■ STORED DATA ■
• • •
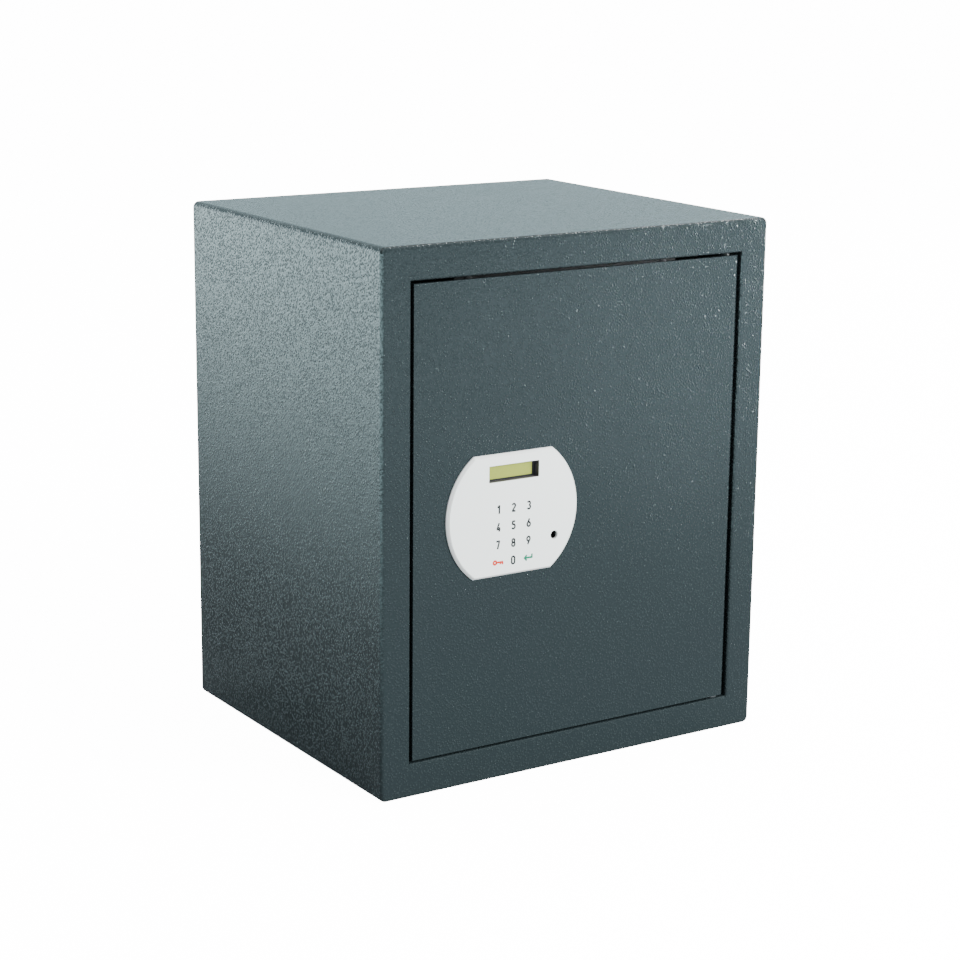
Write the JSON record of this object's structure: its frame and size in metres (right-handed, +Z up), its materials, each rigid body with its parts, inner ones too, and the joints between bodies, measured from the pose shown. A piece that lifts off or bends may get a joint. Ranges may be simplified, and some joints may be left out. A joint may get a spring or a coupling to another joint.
{
  "type": "electronic safe",
  "caption": "Free-standing electronic furniture safe with an inset door on the right hinge, a flush keypad with a display, motor driven bolts, a shelf and anchor holes.",
  "frame": {"origin": "centre of the cabinet's underside, on the surface that it stands on", "axes": "+Z up, the door faces -Y, +X to the right as seen from the front"},
  "size_m": [0.35, 0.3029, 0.416],
  "materials": {
    "paint": "fine hammertone powder coat, dark slate grey",
    "zinc_plate": "bright zinc plate",
    "bare_steel": "oiled steel",
    "spring_nickel": "nickel plate",
    "rubber": "matt rubber",
    "mat": "fine foamed mat",
    "white_plastic": "satin moulded plastic",
    "keypad_print": "printed matt foil",
    "key_plastic": "moulded plastic",
    "dark_plastic": "fine grained moulded plastic",
    "lcd": "reflective display, yellow green",
    "circuit_board": "green solder mask",
    "cable_grey": "soft grey insulation",
    "wire_red": "soft red insulation",
    "cell_wrap": "shrink wrap"
  },
  "bodies": {
    "cabinet": {"body_shell": "paint", "back_panel": "paint", "strike_plates": "paint", "hinge_brackets": "paint", "hinge_washer": "bare_steel", "door_stops": "paint", "door_buffers": "rubber", "shelf_rails": "paint", "shelf": "paint", "floor_mat": "mat"},
    "door": {"door_panel": "paint", "hinge_blocks": "paint", "hinge_pins": "zinc_plate", "bolt_guide": "zinc_plate", "lock_chassis": "zinc_plate", "chassis_spacers": "zinc_plate", "chassis_screws": "bare_steel", "guide_bushes": "bare_steel", "gearbox": "dark_plastic", "motor": "zinc_plate", "keypad_housing": "white_plastic", "keypad_foil": "keypad_print", "display_bezel": "dark_plastic", "lcd_module": "dark_plastic", "lcd_glass": "lcd", "keypad_pcb": "circuit_board", "key_switches": "bare_steel", "buzzer": "dark_plastic", "power_socket": "dark_plastic", "keypad_back": "white_plastic", "keypad_screws": "bare_steel", "ribbon_cable": "cable_grey", "control_board": "circuit_board", "limit_switch": "dark_plastic", "battery_box": "dark_plastic", "battery_cells": "cell_wrap", "battery_contacts": "spring_nickel", "wire_leads": "wire_red", "inner_cover": "paint", "cover_screws": "zinc_plate"},
    "battery_lid": {"battery_lid": "dark_plastic"},
    "boltwork": {"bolt_bar": "bare_steel", "upper_bolt": "zinc_plate", "lower_bolt": "zinc_plate", "bolt_pins": "bare_steel"},
    "pinion": {"drive_pinion": "bare_steel", "drive_shaft": "zinc_plate"},
    "key_1_body": {"key_1": "key_plastic"},
    "key_2_body": {"key_2": "key_plastic"},
    "key_3_body": {"key_3": "key_plastic"},
    "key_4_body": {"key_4": "key_plastic"},
    "key_5_body": {"key_5": "key_plastic"},
    "key_6_body": {"key_6": "key_plastic"},
    "key_7_body": {"key_7": "key_plastic"},
    "key_8_body": {"key_8": "key_plastic"},
    "key_9_body": {"key_9": "key_plastic"},
    "key_close_body": {"key_close": "key_plastic"},
    "key_0_body": {"key_0": "key_plastic"},
    "key_enter_body": {"key_enter": "key_plastic"}
  },
  "joints": [
    {"name": "door_hinge", "type": "hinge", "parent": "cabinet", "child": "door", "pos_m": [0.14, -0.142, 0.2085], "axis": [0, 0, 1], "range_deg": [0, 95]},
    {"name": "bolt_slide", "type": "slide", "parent": "door", "child": "boltwork", "axis": [-1, 0, 0], "range_m": [0, 0.02]},
    {"name": "pinion_spin", "type": "hinge", "parent": "door", "child": "pinion", "pos_m": [-0.051, -0.128, 0.22512], "axis": [0, 1, 0], "range_deg": [0, 144]},
    {"name": "battery_lid_slide", "type": "slide", "parent": "door", "child": "battery_lid", "axis": [0, 0, -1], "range_m": [0, 0.058]},
    {"name": "key_1_press", "type": "slide", "parent": "door", "child": "key_1_body", "axis": [0, 1, 0], "range_m": [0, 0.0003], "stiffness_N_per_m": 800},
    {"name": "key_2_press", "type": "slide", "parent": "door", "child": "key_2_body", "axis": [0, 1, 0], "range_m": [0, 0.0003], "stiffness_N_per_m": 800},
    {"name": "key_3_press", "type": "slide", "parent": "door", "child": "key_3_body", "axis": [0, 1, 0], "range_m": [0, 0.0003], "stiffness_N_per_m": 800},
    {"name": "key_4_press", "type": "slide", "parent": "door", "child": "key_4_body", "axis": [0, 1, 0], "range_m": [0, 0.0003], "stiffness_N_per_m": 800},
    {"name": "key_5_press", "type": "slide", "parent": "door", "child": "key_5_body", "axis": [0, 1, 0], "range_m": [0, 0.0003], "stiffness_N_per_m": 800},
    {"name": "key_6_press", "type": "slide", "parent": "door", "child": "key_6_body", "axis": [0, 1, 0], "range_m": [0, 0.0003], "stiffness_N_per_m": 800},
    {"name": "key_7_press", "type": "slide", "parent": "door", "child": "key_7_body", "axis": [0, 1, 0], "range_m": [0, 0.0003], "stiffness_N_per_m": 800},
    {"name": "key_8_press", "type": "slide", "parent": "door", "child": "key_8_body", "axis": [0, 1, 0], "range_m": [0, 0.0003], "stiffness_N_per_m": 800},
    {"name": "key_9_press", "type": "slide", "parent": "door", "child": "key_9_body", "axis": [0, 1, 0], "range_m": [0, 0.0003], "stiffness_N_per_m": 800},
    {"name": "key_close_press", "type": "slide", "parent": "door", "child": "key_close_body", "axis": [0, 1, 0], "range_m": [0, 0.0003], "stiffness_N_per_m": 800},
    {"name": "key_0_press", "type": "slide", "parent": "door", "child": "key_0_body", "axis": [0, 1, 0], "range_m": [0, 0.0003], "stiffness_N_per_m": 800},
    {"name": "key_enter_press", "type": "slide", "parent": "door", "child": "key_enter_body", "axis": [0, 1, 0], "range_m": [0, 0.0003], "stiffness_N_per_m": 800}
  ],
  "couplings": [
    {"joint": "pinion_spin", "follows": "bolt_slide", "rad_per_m": 125}
  ]
}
• • •
■ WRITTEN INSTRUCTION ■
Copy out the full material exactly as it appears.

■ FULL RESPONSE ■
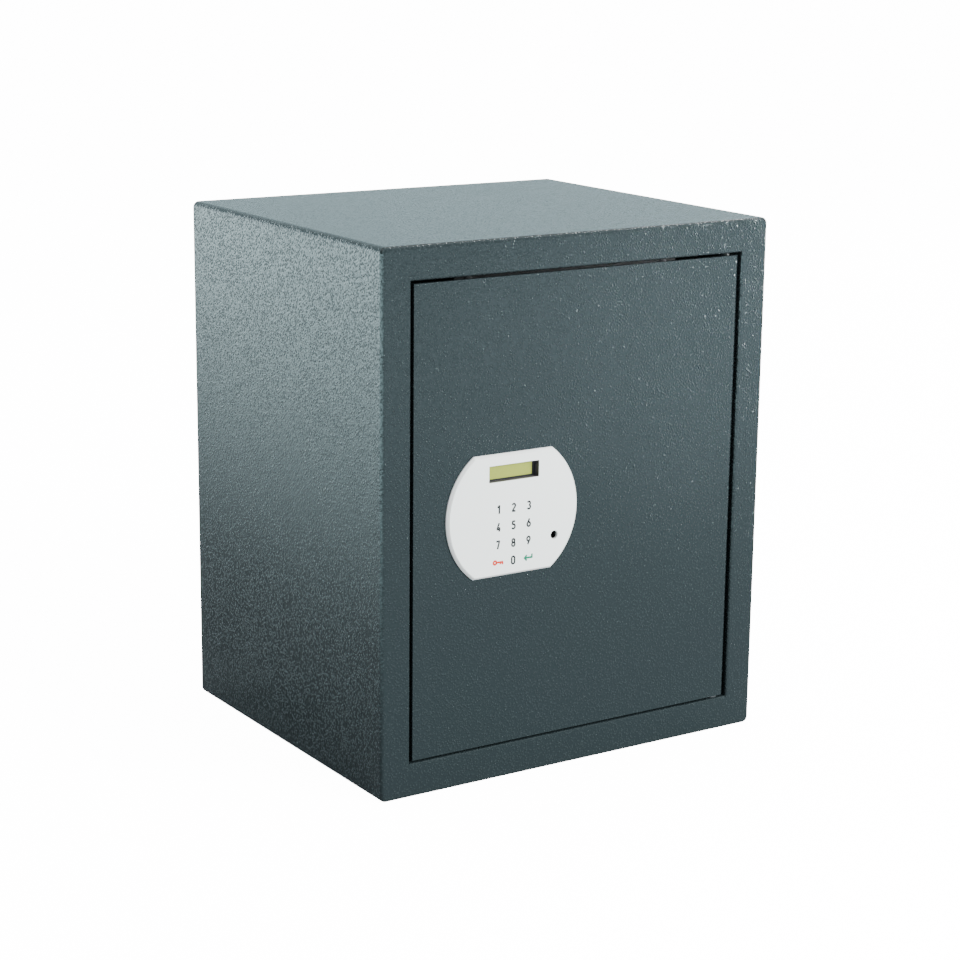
Write the JSON record of this object's structure: its frame and size in metres (right-handed, +Z up), its materials, each rigid body with its parts, inner ones too, and the joints between bodies, measured from the pose shown. A piece that lifts off or bends may get a joint. Ranges may be simplified, and some joints may be left out. A joint may get a spring or a coupling to another joint.
{
  "type": "electronic safe",
  "caption": "Free-standing electronic furniture safe with an inset door on the right hinge, a flush keypad with a display, motor driven bolts, a shelf and anchor holes.",
  "frame": {"origin": "centre of the cabinet's underside, on the surface that it stands on", "axes": "+Z up, the door faces -Y, +X to the right as seen from the front"},
  "size_m": [0.35, 0.3029, 0.416],
  "materials": {
    "paint": "fine hammertone powder coat, dark slate grey",
    "zinc_plate": "bright zinc plate",
    "bare_steel": "oiled steel",
    "spring_nickel": "nickel plate",
    "rubber": "matt rubber",
    "mat": "fine foamed mat",
    "white_plastic": "satin moulded plastic",
    "keypad_print": "printed matt foil",
    "key_plastic": "moulded plastic",
    "dark_plastic": "fine grained moulded plastic",
    "lcd": "reflective display, yellow green",
    "circuit_board": "green solder mask",
    "cable_grey": "soft grey insulation",
    "wire_red": "soft red insulation",
    "cell_wrap": "shrink wrap"
  },
  "bodies": {
    "cabinet": {"body_shell": "paint", "back_panel": "paint", "strike_plates": "paint", "hinge_brackets": "paint", "hinge_washer": "bare_steel", "door_stops": "paint", "door_buffers": "rubber", "shelf_rails": "paint", "shelf": "paint", "floor_mat": "mat"},
    "door": {"door_panel": "paint", "hinge_blocks": "paint", "hinge_pins": "zinc_plate", "bolt_guide": "zinc_plate", "lock_chassis": "zinc_plate", "chassis_spacers": "zinc_plate", "chassis_screws": "bare_steel", "guide_bushes": "bare_steel", "gearbox": "dark_plastic", "motor": "zinc_plate", "keypad_housing": "white_plastic", "keypad_foil": "keypad_print", "display_bezel": "dark_plastic", "lcd_module": "dark_plastic", "lcd_glass": "lcd", "keypad_pcb": "circuit_board", "key_switches": "bare_steel", "buzzer": "dark_plastic", "power_socket": "dark_plastic", "keypad_back": "white_plastic", "keypad_screws": "bare_steel", "ribbon_cable": "cable_grey", "control_board": "circuit_board", "limit_switch": "dark_plastic", "battery_box": "dark_plastic", "battery_cells": "cell_wrap", "battery_contacts": "spring_nickel", "wire_leads": "wire_red", "inner_cover": "paint", "cover_screws": "zinc_plate"},
    "battery_lid": {"battery_lid": "dark_plastic"},
    "boltwork": {"bolt_bar": "bare_steel", "upper_bolt": "zinc_plate", "lower_bolt": "zinc_plate", "bolt_pins": "bare_steel"},
    "pinion": {"drive_pinion": "bare_steel", "drive_shaft": "zinc_plate"},
    "key_1_body": {"key_1": "key_plastic"},
    "key_2_body": {"key_2": "key_plastic"},
    "key_3_body": {"key_3": "key_plastic"},
    "key_4_body": {"key_4": "key_plastic"},
    "key_5_body": {"key_5": "key_plastic"},
    "key_6_body": {"key_6": "key_plastic"},
    "key_7_body": {"key_7": "key_plastic"},
    "key_8_body": {"key_8": "key_plastic"},
    "key_9_body": {"key_9": "key_plastic"},
    "key_close_body": {"key_close": "key_plastic"},
    "key_0_body": {"key_0": "key_plastic"},
    "key_enter_body": {"key_enter": "key_plastic"}
  },
  "joints": [
    {"name": "door_hinge", "type": "hinge", "parent": "cabinet", "child": "door", "pos_m": [0.14, -0.142, 0.2085], "axis": [0, 0, 1], "range_deg": [0, 95]},
    {"name": "bolt_slide", "type": "slide", "parent": "door", "child": "boltwork", "axis": [-1, 0, 0], "range_m": [0, 0.02]},
    {"name": "pinion_spin", "type": "hinge", "parent": "door", "child": "pinion", "pos_m": [-0.051, -0.128, 0.22512], "axis": [0, 1, 0], "range_deg": [0, 144]},
    {"name": "battery_lid_slide", "type": "slide", "parent": "door", "child": "battery_lid", "axis": [0, 0, -1], "range_m": [0, 0.058]},
    {"name": "key_1_press", "type": "slide", "parent": "door", "child": "key_1_body", "axis": [0, 1, 0], "range_m": [0, 0.0003], "stiffness_N_per_m": 800},
    {"name": "key_2_press", "type": "slide", "parent": "door", "child": "key_2_body", "axis": [0, 1, 0], "range_m": [0, 0.0003], "stiffness_N_per_m": 800},
    {"name": "key_3_press", "type": "slide", "parent": "door", "child": "key_3_body", "axis": [0, 1, 0], "range_m": [0, 0.0003], "stiffness_N_per_m": 800},
    {"name": "key_4_press", "type": "slide", "parent": "door", "child": "key_4_body", "axis": [0, 1, 0], "range_m": [0, 0.0003], "stiffness_N_per_m": 800},
    {"name": "key_5_press", "type": "slide", "parent": "door", "child": "key_5_body", "axis": [0, 1, 0], "range_m": [0, 0.0003], "stiffness_N_per_m": 800},
    {"name": "key_6_press", "type": "slide", "parent": "door", "child": "key_6_body", "axis": [0, 1, 0], "range_m": [0, 0.0003], "stiffness_N_per_m": 800},
    {"name": "key_7_press", "type": "slide", "parent": "door", "child": "key_7_body", "axis": [0, 1, 0], "range_m": [0, 0.0003], "stiffness_N_per_m": 800},
    {"name": "key_8_press", "type": "slide", "parent": "door", "child": "key_8_body", "axis": [0, 1, 0], "range_m": [0, 0.0003], "stiffness_N_per_m": 800},
    {"name": "key_9_press", "type": "slide", "parent": "door", "child": "key_9_body", "axis": [0, 1, 0], "range_m": [0, 0.0003], "stiffness_N_per_m": 800},
    {"name": "key_close_press", "type": "slide", "parent": "door", "child": "key_close_body", "axis": [0, 1, 0], "range_m": [0, 0.0003], "stiffness_N_per_m": 800},
    {"name": "key_0_press", "type": "slide", "parent": "door", "child": "key_0_body", "axis": [0, 1, 0], "range_m": [0, 0.0003], "stiffness_N_per_m": 800},
    {"name": "key_enter_press", "type": "slide", "parent": "door", "child": "key_enter_body", "axis": [0, 1, 0], "range_m": [0, 0.0003], "stiffness_N_per_m": 800}
  ],
  "couplings": [
    {"joint": "pinion_spin", "follows": "bolt_slide", "rad_per_m": 125}
  ]
}